Best Actor: Three Men, One Trophy
For much of the awards season, Timothée Chalamet appeared to be the frontrunner. His electric performance in the surprise box office hit Marty Supreme earned him the Golden Globe and Critics Choice Award, and his aggressive campaigning kept him firmly in the conversation. However, that relentless visibility gradually began to generate fatigue among some voters — though notably, his much-discussed ballet and opera comments came after voting had already closed.
The race now feels genuinely three-way. Michael B. Jordan (Sinners) is currently considered the frontrunner by many analysts, but Wagner Moura (The Secret Agent) has emerged as a compelling dark horse. Two EW voters selected Moura, calling his performance essential to the film, while another highlighted that the increasingly diverse Academy electorate may be especially drawn to a foreign-language lead role. Leonardo DiCaprio (One Battle After Another) still has scattered support but appears to have drifted toward the outside.
Jordan may have the edge, but don't be surprised if Moura pulls off the upset.
The New Viewing Requirement: Compliance or Controversy?
In a historic first, Academy members are now required to watch every nominated film in a category before casting their vote, with compliance tracked through the Academy's digital screening platform. The intent is admirable — ensuring a level playing field for all contenders — but the implementation has generated significant behind-the-scenes grumbling.
One voter admitted they "just didn't have time" and skipped voting in several categories altogether, including best supporting actress.

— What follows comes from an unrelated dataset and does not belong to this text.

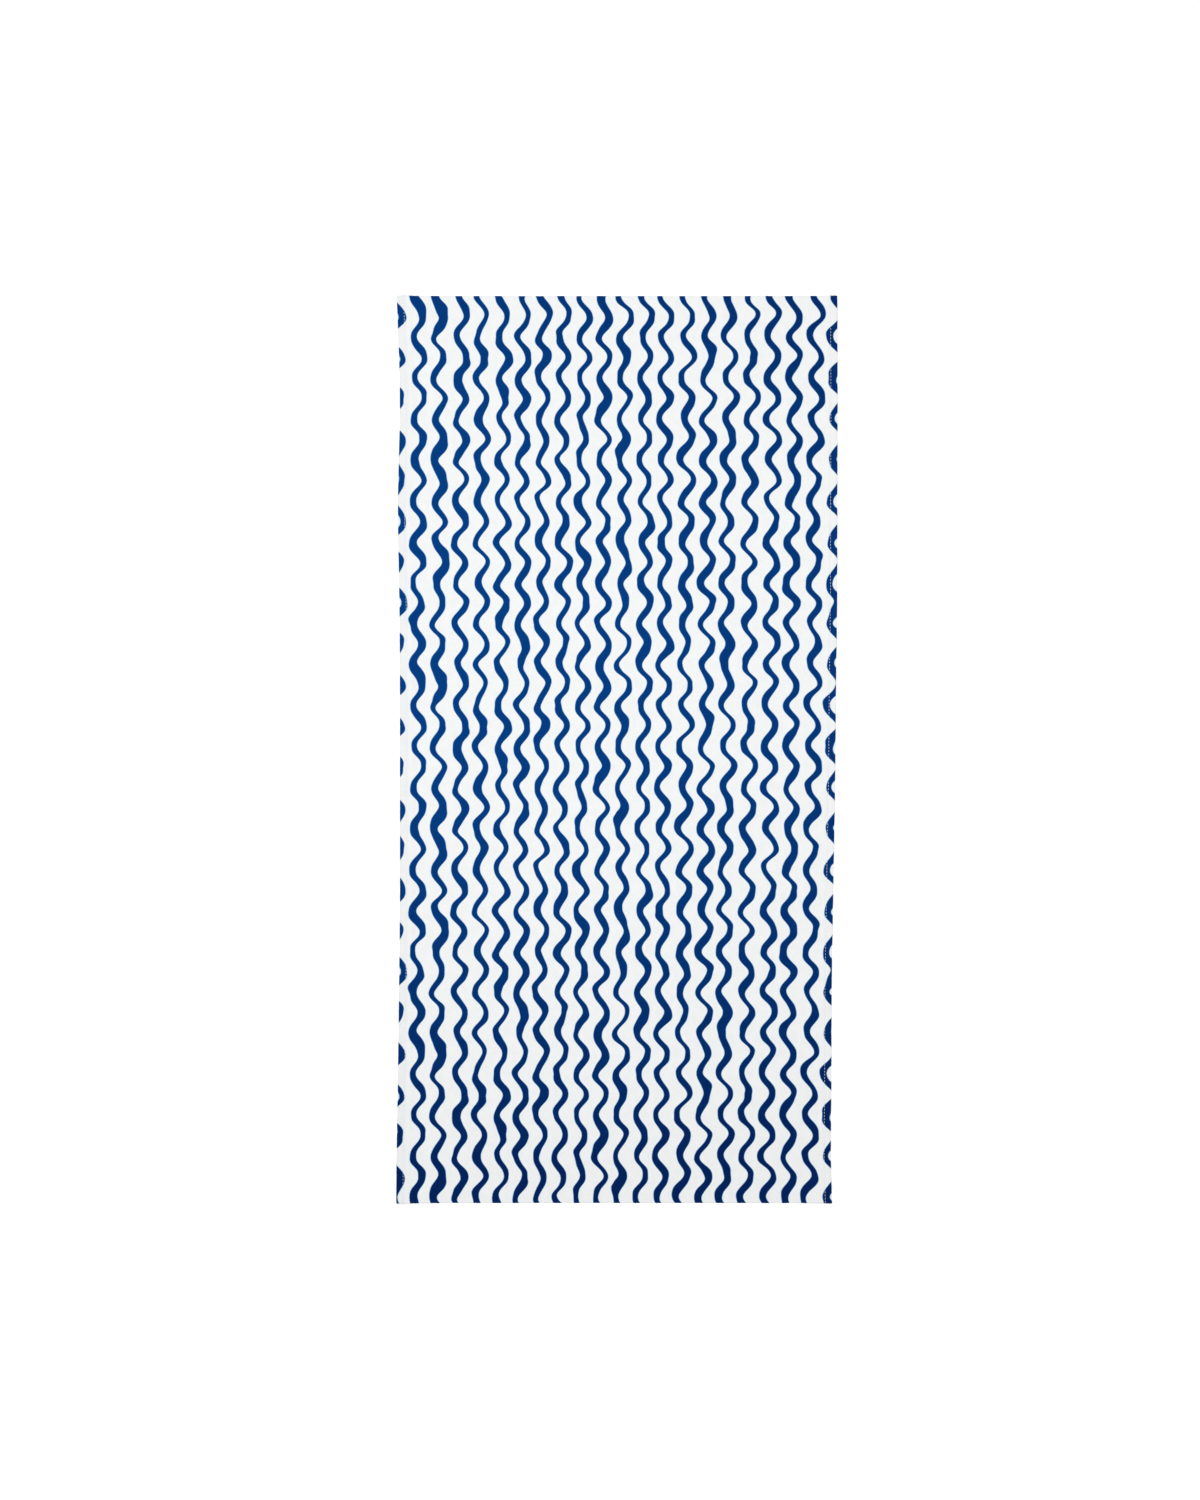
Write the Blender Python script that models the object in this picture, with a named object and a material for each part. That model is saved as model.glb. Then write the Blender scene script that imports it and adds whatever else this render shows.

Another called the rule "noble" before laughing and adding, "when the movies are 13 hours long, everybody's lying this year." A third said flatly, "I know my colleagues don't watch all of the movies." Most strikingly, one Oscar-nominated director chose not to vote at all, describing the awards as "irrelevant" and the films as too weak to merit the time investment.
It's a candid reminder that even the most well-intentioned reforms face resistance — and that the gap between official Academy policy and actual voter behavior may be wider than the institution would like to admit.